You watch the blade slowly go into the flesh and don’t turn away.
Grandfather did it that way, too.
Only he needed help to hold down the swine.
And the animal’s cries were horrendous.
Do you remember that?
I told you about that; about how when I was a child, I’d run to the room at the back of the house and cover my ears and hum.
But the women even slaughter beautifully.
They give life so elegantly.
And take it back just the same.
You are in Juchitan to try to see through Graciela Iturbide’s eyes.
Only you cannot.
You can just recall her photographs.
And listen to the women of the town spin their tales: Long ago there were two hunchbacks. One was kind but the other was mean and spiteful. The two hunchbacks could not work in the village because everybody made fun of them; therefore they went into the hills to cut wood. That is, the kind one cut all the wood since the mean and spiteful one was very lazy and was always telling his companion:
–Ay!, how sick I am today.
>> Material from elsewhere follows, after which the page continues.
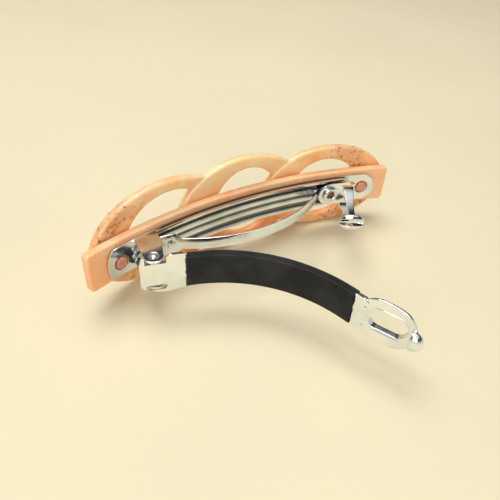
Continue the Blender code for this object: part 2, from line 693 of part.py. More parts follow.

It is better if you go and cut the wood this week.
His partner, being kind-hearted, would go into the mountains and do all the work week after week…

That was Domingo Siete.
Well, part of it.
The woman who sat with me and told me that tale also used a needle to dig out a splinter from under my skin.
On my finger.
She sterilized it in the fire in her home.
She told other stories while she worked the needle into the flesh and somehow never drew blood.
El Principe Oso, Blanca Flor, El Conejito Verde.
And El Chupacabra.
Not the tale, but the drink.
Banana, orange juice, pineapple juice, guava juice, and rum.
Clemencia y José:
–Very long ago there lived a couple who had a daughter named Clemencia. The mother, who was a witch, did not like Clemencia because she said the girl was a fool who was always going to church…
A fool. Always going to church.
She tells you about Graciela Iturbide.
–She went back to your country to photograph Texas.
You say.
–That is not my country. I don’t have a country.
And then she laughs because she knows you’re just a child.
Speaking in child tongues.
Speaking child words.
She says.
Mi hijo, everybody belongs somewhere. Even if in the end, it’s just in the earth.